**Exercise:** Repeat exactly what appears from the opening line of the listing to the line with "rest is the outer skin.", inclusive.

## start

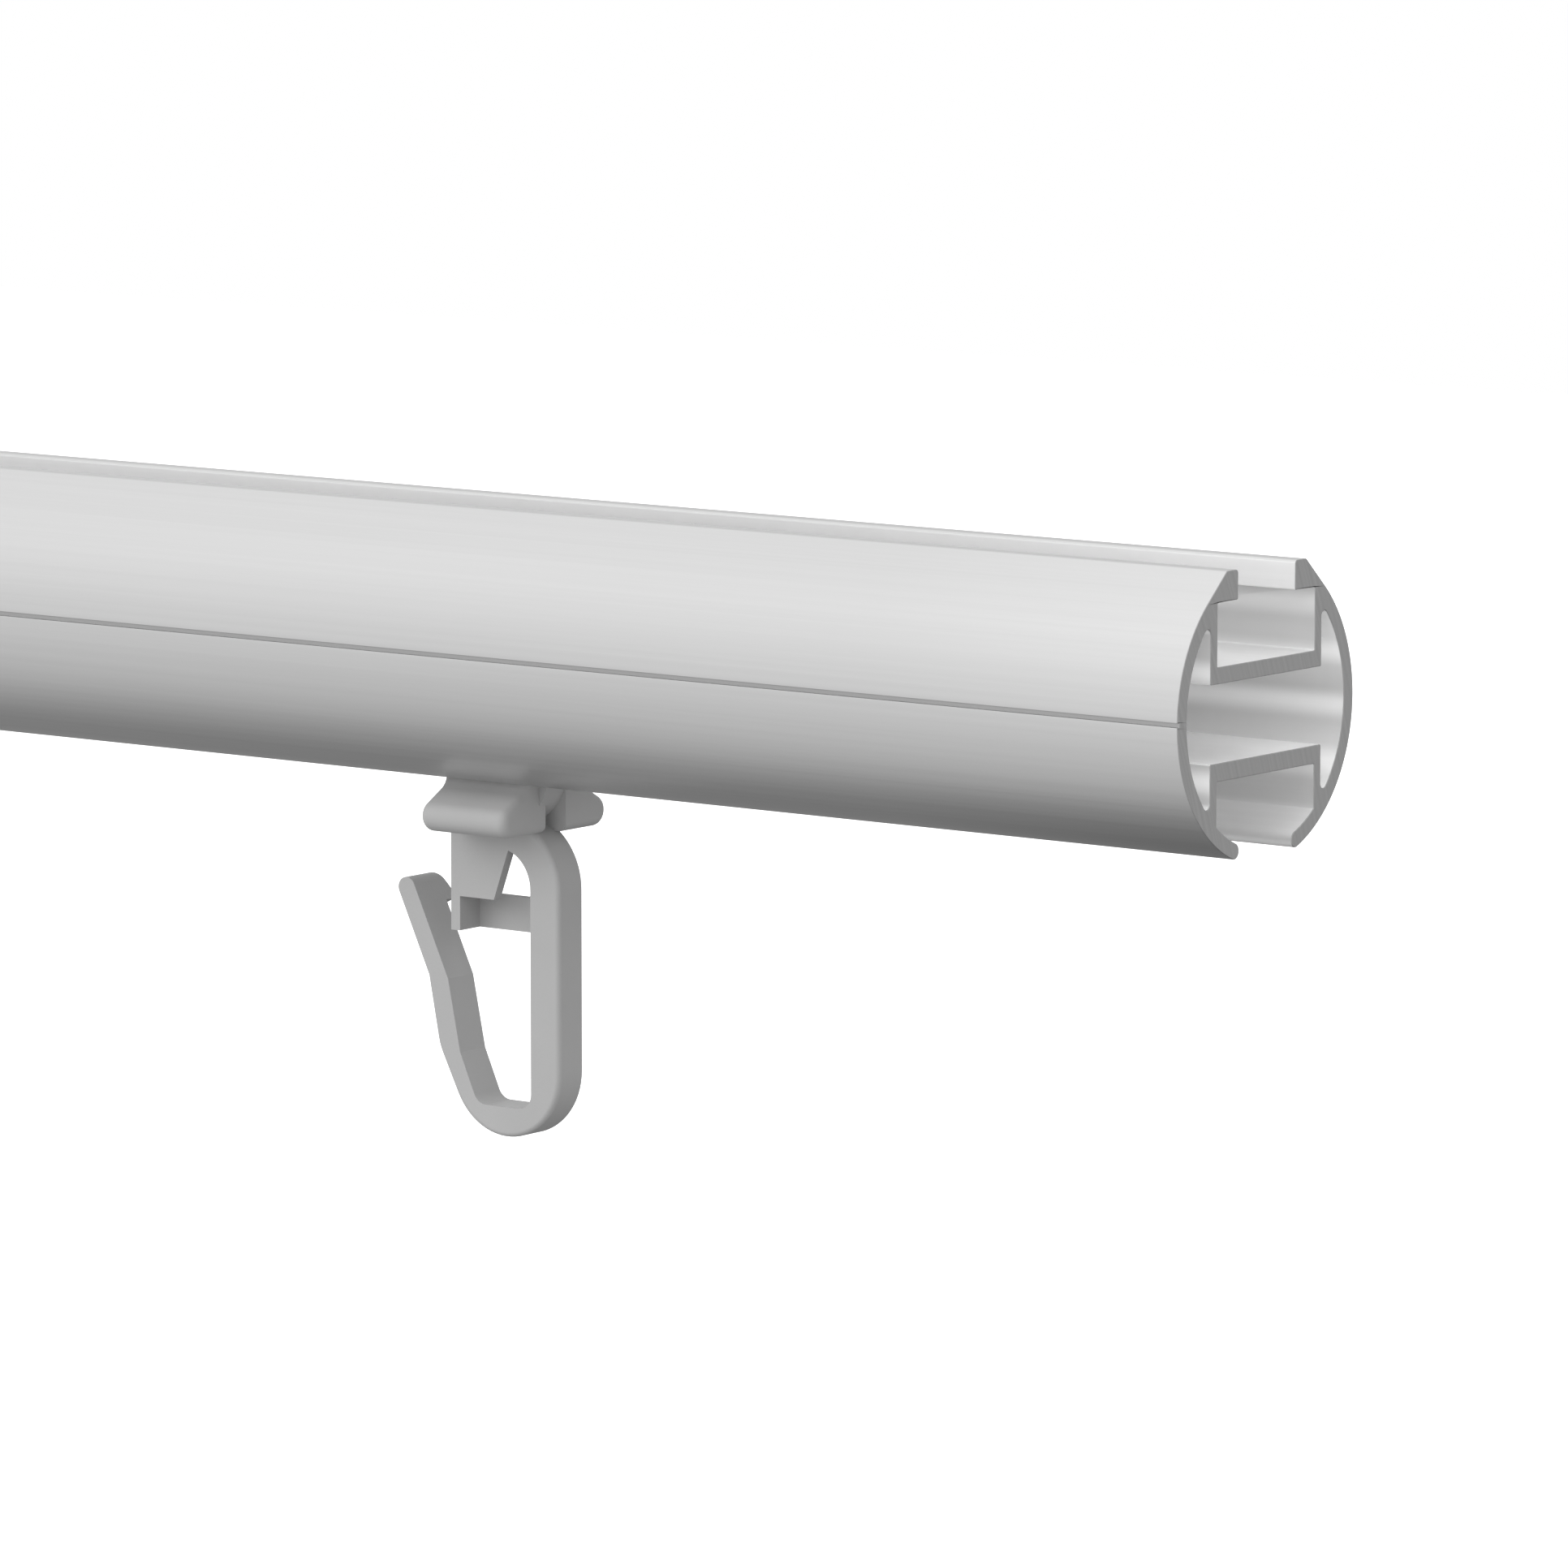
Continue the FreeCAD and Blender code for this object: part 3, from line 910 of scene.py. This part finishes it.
    def wall_finish(self, middles: np.ndarray, chamber: np.ndarray) -> np.ndarray:
        """Choose a finish for each long face by where it lies.

        The broken edges at the saw cuts are bare, the chamber is paler with painted light and
        the sight line is darker with painted shade. Other faces inside the bore or between the
        slots' walls are matte and paler with painted light, and the rest is the outer skin.

        Args:
            middles: the faces' middles in metres.
            chamber: whether each face belongs to the chamber.

        Returns:
            The number of each face's region.
        """
        x, y, z = (middles / MM + [0.0, 0.0, self.radius]).T
        inside = np.hypot(y, z) < self.bore + LEEWAY
        choices = {
            Region.BARE: np.abs(x) > self.length / 2 - self.edge_break,
            Region.CHAMBER: chamber,
            Region.SIGHT_LINE: (y < 0) & (np.abs(z) < self.line_half + LEEWAY) & ~inside,
            Region.CHANNEL: inside | (np.abs(y) < self.upper_slot_half + SLOT_LEEWAY),
        }
        numbers = [region.value for region in choices]
        return np.select(list(choices.values()), numbers, Region.SKIN.value)

    def build_mesh(self) -> bpy.types.Mesh:
        """Build the walls and both cut ends as one closed mesh, each face with its finish.

        Returns:
            The mesh.
        """
        outlines = [self.outer_outline(), self.inner_outline()]
        skin_points, skin_faces = self.sweep(outlines[0], 0)
        room_points, room_faces = self.sweep(outlines[1], len(skin_points))
        points = np.concatenate([skin_points, room_points]) * MM
        counts = [len(outline) for outline in outlines]
        starts = np.concatenate([np.arange(n) for n in counts])
        base = np.repeat([0, len(skin_points)], counts)
        last = np.repeat([len(skin_points) - counts[0], len(room_points) - counts[1]], counts)
        right = self.close_end(outlines, base + last + starts)
        left = self.close_end(outlines, base + starts)[:, ::-1]
        walls = np.concatenate([skin_faces, room_faces])
        mesh = bpy.data.meshes.new("rod_extrusion")
        mesh.from_pydata(points.tolist(), [], walls.tolist() + right.tolist() + left.tolist())
        finishes = {
            Region.SKIN: self.skin,
            Region.CHANNEL: self.inside,
            Region.SIGHT_LINE: self.groove,
            Region.CHAMBER: self.chamber,
            Region.BARE: self.cut,
        }
        for region in Region:
            mesh.materials.append(finishes[region].build())
        chamber = np.arange(len(walls)) >= len(skin_faces)
        ends = np.full(len(right) + len(left), Region.BARE.value)
        numbers = np.concatenate([self.wall_finish(points[walls].mean(axis=1), chamber), ends])
        mesh.polygons.foreach_set("material_index", numbers.astype(np.int32))
        mesh.polygons.foreach_set("use_smooth", np.arange(len(numbers)) < len(walls))
        mesh.update()
        mesh.validate()
        return mesh

    def build(self) -> bpy.types.Object:
        """Build the extrusion and put it in the CAD node's place.

        Returns:
            The finished object.
        """
        mesh = self.build_mesh()
        rod = bpy.data.objects.new("rod_extrusion", mesh)
        bpy.context.scene.collection.objects.link(rod)
        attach(rod, "rod")
        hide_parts("rod_profile")
        log.info("rod_extrusion: %d faces", len(mesh.polygons))
        return rod


# The glider


@dataclass
class HookGlider:
    """The moulding, whose solid is kept and given its finish."""

    node: str = "glider"
    finish: MouldedAcetal = field(default_factory=MouldedAcetal)

    def dress(self) -> bpy.types.Object:
        """Give the CAD node its moulded finish.

        Returns:
            The CAD node's object.
        """
        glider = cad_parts[self.node]
        glider.data.materials.clear()
        glider.data.materials.append(self.finish.build())
        log.info("%s: moulded finish", self.node)
        return glider


# Studio


@dataclass
class Camera:
    """A long lens that looks at the cut end from the front, the right and a little above.

    Its focal length is given in pixels of the square photograph, and the rest in degrees,
    metres and, for the sensor, millimetres.
    """

    azimuth: float = 37.07
    elevation: float = 7.82
    distance: float = 0.6369
    shift_right: float = 0.03101
    shift_up: float = 0.00477
    target: tuple[float, float, float] = (0.3, 0.0, -0.01)
    sensor: float = 36.0
    focal_pixels: float = 12203.0
    image_pixels: float = 1932.0
    clip: tuple[float, float] = (0.01, 50.0)

    def build(self) -> bpy.types.Object:
        """Make the camera and give it to the scene.

        Its back direction is at the azimuth and elevation from the object. It stands the
        distance away along it, moved left and down so that the target lies right of and
        above the middle of the frame.

        Returns:
            The camera.
        """
        turn = math.radians(self.azimuth)
        right = Vector((math.cos(turn), math.sin(turn), 0.0))
        back = way_to(self.azimuth, self.elevation)
        up = back.cross(right)
        data = bpy.data.cameras.new("camera")
        data.sensor_width = self.sensor
        data.lens = self.focal_pixels / self.image_pixels * self.sensor
        data.clip_start, data.clip_end = self.clip
        camera = bpy.data.objects.new("camera", data)
        axes = Matrix((right, up, back)).transposed().to_4x4()
        place = Vector(self.target) - right * self.shift_right - up * self.shift_up
        camera.matrix_world = Matrix.Translation(place + back * self.distance) @ axes
        bpy.context.scene.collection.objects.link(camera)
        bpy.context.scene.camera = camera
        return camera


def stand_lamp(data: bpy.types.Light, place: Vector, target: Vector) -> bpy.types.Object:
    """Stand a lamp at a place, turn it to a point and keep it out of reflections.

    Args:
        data: the lamp's own settings.
        place: where it stands.
        target: the point that it shines at.

    Returns:
        The lamp.
    """
    lamp = bpy.data.objects.new(data.name, data)
    lamp.location = place
    lamp.rotation_euler = (place - target).to_track_quat("Z", "Y").to_euler()
    lamp.visible_glossy = False
    bpy.context.scene.collection.objects.link(lamp)
    return lamp


@dataclass(frozen=True)
class SoftBox:
    """A large square lamp that looks at one point, and that metal doesn't mirror."""

    name: str
    place: tuple[float, float, float]
    size: float
    power: float
    target: tuple[float, float, float] = (0.25, 0.0, -0.02)

    def build(self) -> bpy.types.Object:
        """Make the lamp.

        Returns:
            The lamp.
        """
        data = bpy.data.lights.new(self.name, "AREA")
        data.size = self.size
        data.energy = self.power
        return stand_lamp(data, Vector(self.place), Vector(self.target))


@dataclass(frozen=True)
class NarrowLamp:
    """A spot with a narrow cone that shines into the open end from beside the camera.

    It lights one piece alone, so a glider that is slid out to the end doesn't glare in it.
    Its angles are degrees, the cone's across its whole width, and its lengths metres. The
    edge is the share of the cone that fades.
    """

    name: str
    azimuth: float
    elevation: float
    distance: float = 1.0
    cone: float = 1.7
    edge: float = 0.25
    radius: float = 0.006
    power: float = 78.0
    target: tuple[float, float, float] = (0.3, 0.0, -0.01)

    def build(self, lit: bpy.types.Object) -> bpy.types.Object:
        """Make the lamp.

        Args:
            lit: the piece that it lights.

        Returns:
            The lamp.
        """
        data = bpy.data.lights.new(self.name, "SPOT")
        data.spot_size = math.radians(self.cone)
        data.spot_blend = self.edge
        data.shadow_soft_size = self.radius
        data.energy = self.power
        target = Vector(self.target)
        place = target + way_to(self.azimuth, self.elevation) * self.distance
        lamp = stand_lamp(data, place, target)
        receivers = bpy.data.collections.new(f"{self.name}_receivers")
        receivers.objects.link(lit)
        lamp.light_linking.receiver_collection = receivers
        return lamp


@dataclass
class Studio:
    """A white cyclorama, soft light from above and the pale floor far below the held rod.

    Its sizes are metres.
    """

    floor_drop: float = -0.45
    floor_half: float = 4.0
    floor_colour: str = "#c8c8c8"
    light_from: tuple[float, float, float] = (0.02, -0.45, 0.88)
    # Share of the way from the dark side of the sky to the light one, and the level there
    levels: tuple[tuple[float, float], ...] = (
        (0.0, 0.12),
        (0.06, 0.17),
        (0.12, 0.28),
        (0.28, 0.6),
        (0.56, 0.79),
        (0.8, 0.98),
        (1.0, 1.25),
    )
    key_light: SoftBox = SoftBox("key_front", (-0.7, -1.2, 0.9), 1.2, 10.5)
    end_light: NarrowLamp = NarrowLamp("end_light", 70.0, 9.0)

    def build_world(self) -> None:
        """Light the scene with a sky that is white above and grey below.

        A direction's level goes by its cosine to the direction that the light comes from,
        along a ramp. To the camera every direction is plain white.
        """
        world = bpy.data.worlds.new("studio")
        world.use_nodes = True
        tree = world.node_tree
        tree.nodes.clear()
        ray = add_node(tree, "ShaderNodeLightPath")
        way = add_node(tree, "ShaderNodeTexCoord").outputs["Generated"]
        cosine = add_node(
            tree,
            "ShaderNodeVectorMath",
            {1: Vector(self.light_from).normalized()},
            {0: way},
            operation="DOT_PRODUCT",
        )
        share = add_node(
            tree,
            "ShaderNodeMapRange",
            {"From Min": -1.0, "From Max": 1.0},
            {"Value": cosine.outputs["Value"]},
        )
        level = add_node(tree, "ShaderNodeValToRGB", None, {0: share.outputs[0]})
        stops = level.color_ramp.elements
        for place, _ in self.levels[1:-1]:
            stops.new(place)
        for stop, (place, grey) in zip(stops, self.levels):
            stop.position = place
            stop.color = (grey, grey, grey, 1.0)
        strength = add_node(
            tree,
            "ShaderNodeMix",
            {MIX_NUMBER_TO: 1.0},
            {MIX_SHARE: ray.outputs["Is Camera Ray"], MIX_NUMBER_FROM: level.outputs[0]},
        )
        light = add_node(
            tree,
            "ShaderNodeBackground",
            {"Color": (1.0, 1.0, 1.0, 1.0)},
            {"Strength": strength.outputs[0]},
        )
        add_node(tree, "ShaderNodeOutputWorld", None, {"Surface": light.outputs[0]})
        bpy.context.scene.world = world

    def build_floor(self) -> bpy.types.Object:
        """Lay the pale floor, white to the camera apart from its shadow.

        Reflected and scattered light passes it by and takes the world's own grey instead.
        From below it is clear, so the rod's underside can be looked at.

        Returns:
            The floor.
        """
        material, tree = start_material("pale_floor")
        ray = add_node(tree, "ShaderNodeLightPath")
        pale = add_node(tree, "ShaderNodeBsdfDiffuse", {"Color": linear(self.floor_colour)})
        glow = add_node(
            tree,
            "ShaderNodeEmission",
            {"Color": (1.0, 1.0, 1.0, 1.0)},
            {"Strength": ray.outputs["Is Camera Ray"]},
        )
        both = add_node(
            tree, "ShaderNodeAddShader", None, {0: pale.outputs[0], 1: glow.outputs[0]}
        )
        clear = add_node(tree, "ShaderNodeBsdfTransparent")
        side = add_node(tree, "ShaderNodeNewGeometry")
        shown = add_node(
            tree,
            "ShaderNodeMixShader",
            None,
            {0: side.outputs["Backfacing"], 1: both.outputs[0], 2: clear.outputs[0]},
        )
        add_node(tree, "ShaderNodeOutputMaterial", None, {"Surface": shown.outputs[0]})
        half = self.floor_half
        mesh = bpy.data.meshes.new("floor")
        corners = [(-half, -half), (half, -half), (half, half), (-half, half)]
        mesh.from_pydata([(x, y, self.floor_drop) for x, y in corners], [], [(0, 1, 2, 3)])
        mesh.materials.append(material)
        floor = bpy.data.objects.new("floor", mesh)
        floor.visible_glossy = False
        floor.visible_diffuse = False
        bpy.context.scene.collection.objects.link(floor)
        return floor

    def build(self, rod: bpy.types.Object) -> None:
        """Set up the world, the floor, the lamps and the way that colours are shown.

        Args:
            rod: the extrusion, whose open end has its own lamp.
        """
        bpy.context.scene.view_settings.view_transform = "Standard"
        self.build_world()
        self.build_floor()
        self.key_light.build()
        self.end_light.build(rod)
        log.info("studio: floor, world and 2 lamps")


def main() -> None:
    """Build the rod, the glider, the studio and the camera, in that order."""
    logging.basicConfig(level=logging.INFO, format="%(name)s: %(message)s")
    rod = RodProfile().build()
    HookGlider().dress()
    Studio().build(rod)
    Camera().build()


if __name__ == "__main__":
    main()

## end

**Answer:**
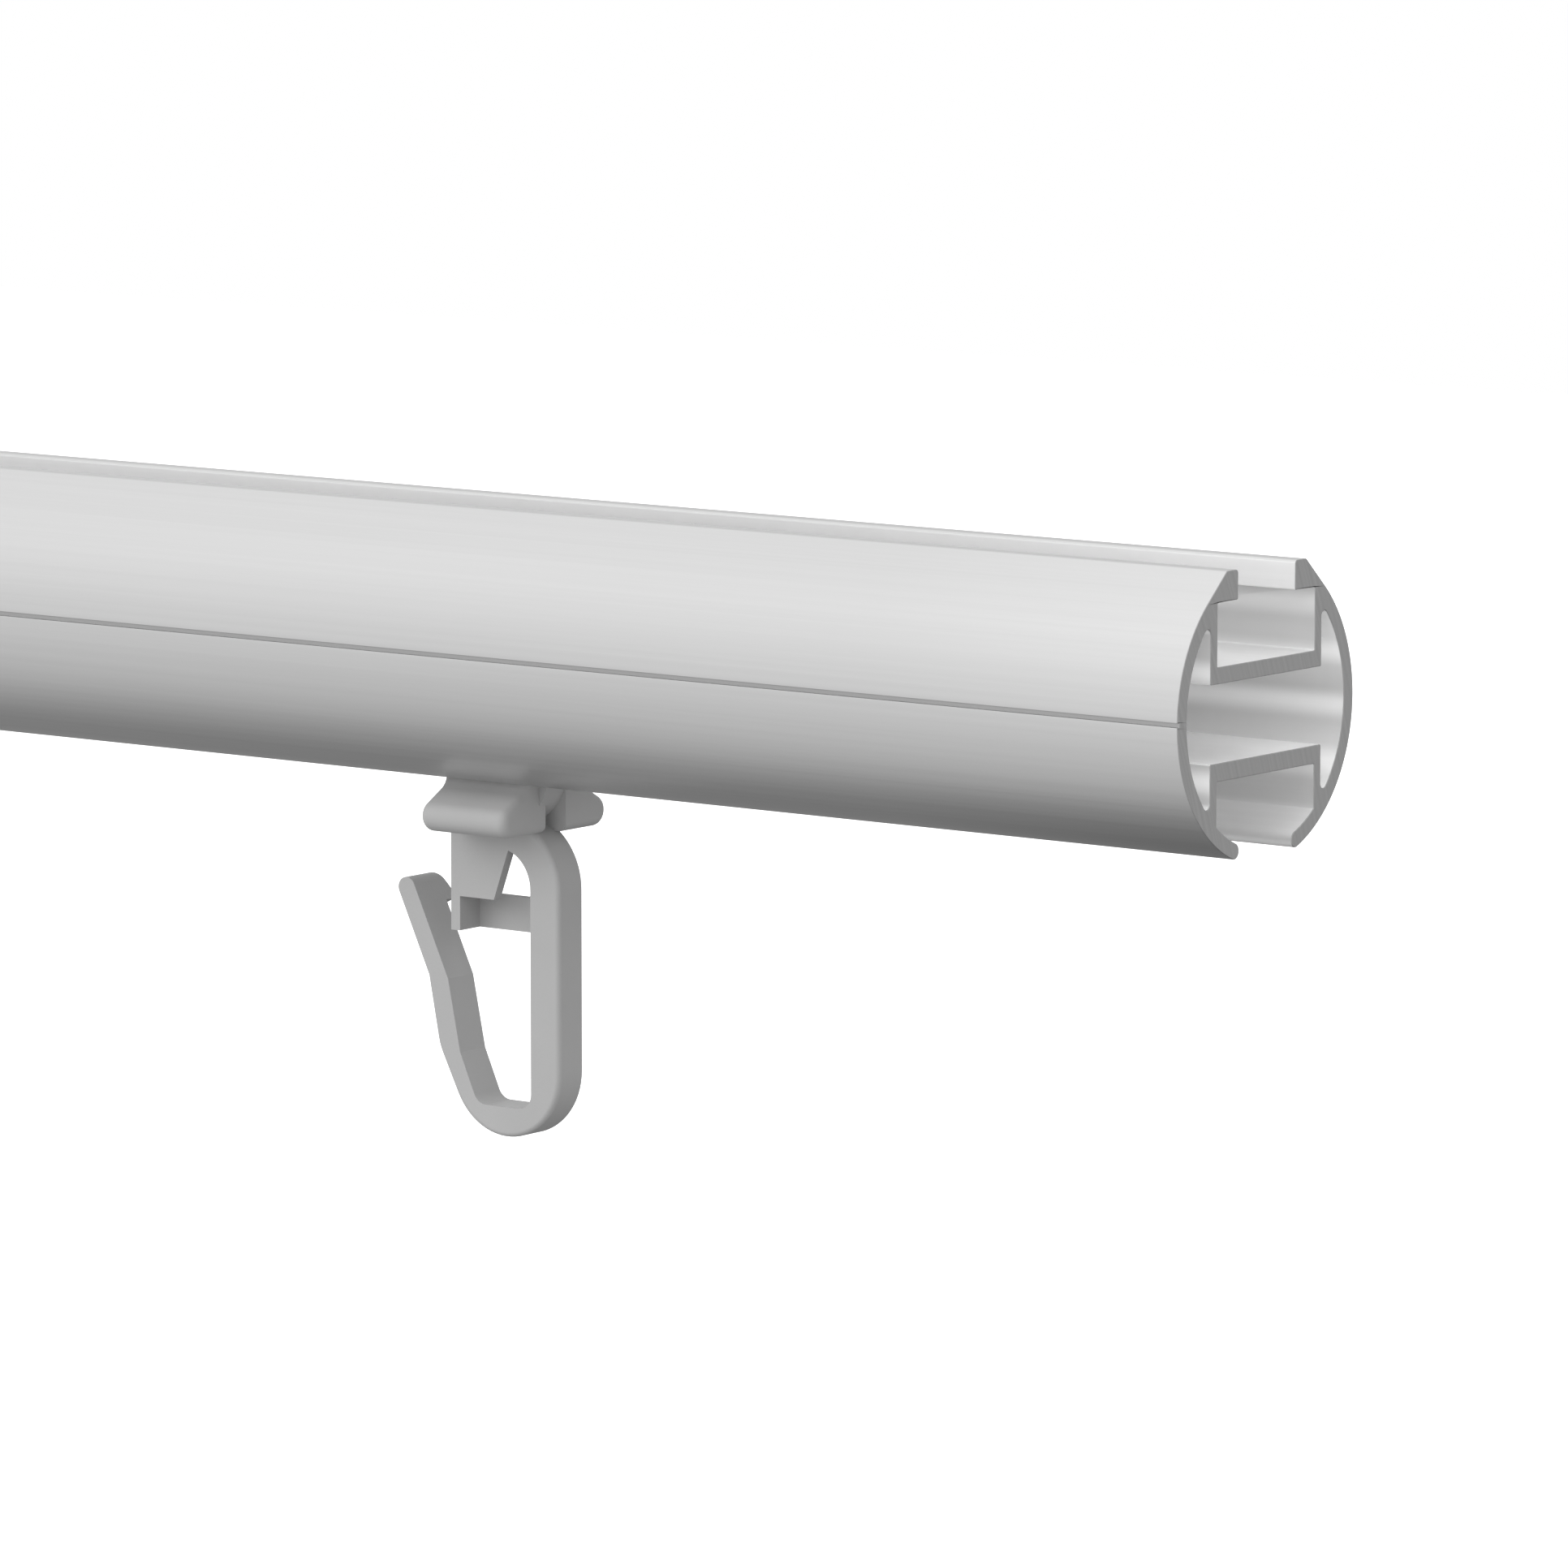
Continue the FreeCAD and Blender code for this object: part 3, from line 910 of scene.py. This part finishes it.
    def wall_finish(self, middles: np.ndarray, chamber: np.ndarray) -> np.ndarray:
        """Choose a finish for each long face by where it lies.

        The broken edges at the saw cuts are bare, the chamber is paler with painted light and
        the sight line is darker with painted shade. Other faces inside the bore or between the
        slots' walls are matte and paler with painted light, and the rest is the outer skin.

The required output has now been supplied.